My view of : how the success of testing should be measured?
To me, we should consider the points above, but focus more on: Did the testing activities help the delivery of a successful product?
If we delivered a successful product, then surely the testing we performed was successful?
So when I answer the question of 'Did my testing activities help the delivery of a successful product', I consider:
But to make that conclusion you have to understand what factors make the product successful.
And, they may not give you the immediate or granular level of feedback you need.
e.g. if success was that the product was delivered on time, and under budget - can you tell how much your testing contributed to that time and budget saving? 
  • Was my testing 'just enough'?
    • Did I cover enough scenarios?
    • Did I deliver it fast enough?
  • Did this testing add value?
    • Have I done enough testing for the success of this change?
    • Can I get the same value by removing some testing activities?
  • Did I find defects in the product?
    • What bugs are critical to the project's success?
    • What bugs matter most to its stakeholders?
  • What does success look like for the projects stakeholders?
    • Zero bugs?
    • Fast Delivery/Turnaround?
    • Long term stability?
I haven't explicitly said that the success of testing should be measured by the quality of a product.
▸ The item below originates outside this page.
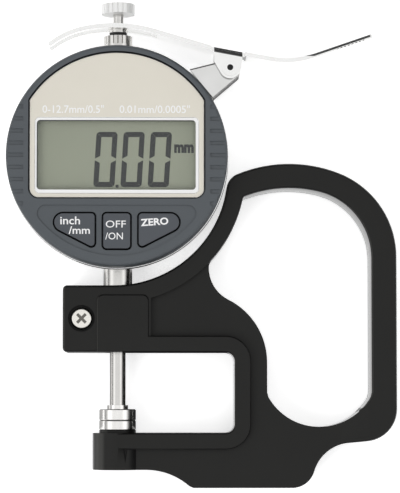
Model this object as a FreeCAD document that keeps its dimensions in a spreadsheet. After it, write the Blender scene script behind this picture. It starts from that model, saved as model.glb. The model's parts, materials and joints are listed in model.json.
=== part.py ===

To me it's the third bullet point "Did I find defects in the product?" - the measure of the product's quality comes when we consider those defects and the level to which the stakeholders feel they're detrimental to the products success.
I really like Michael Bolton's 2009 article Three Kinds of Measurement and Two Ways to Use Them. It got me thinking about the different ways people approach measurement and made me think about how high level I need to be when giving people a measure of success.
I guess the main thing I've learnt when talking to people, and digesting my thoughts is that you should be thinking about how you're measuring success. I don't think it's formulaic, maybe it's more heuristic, but it's always worth thinking about.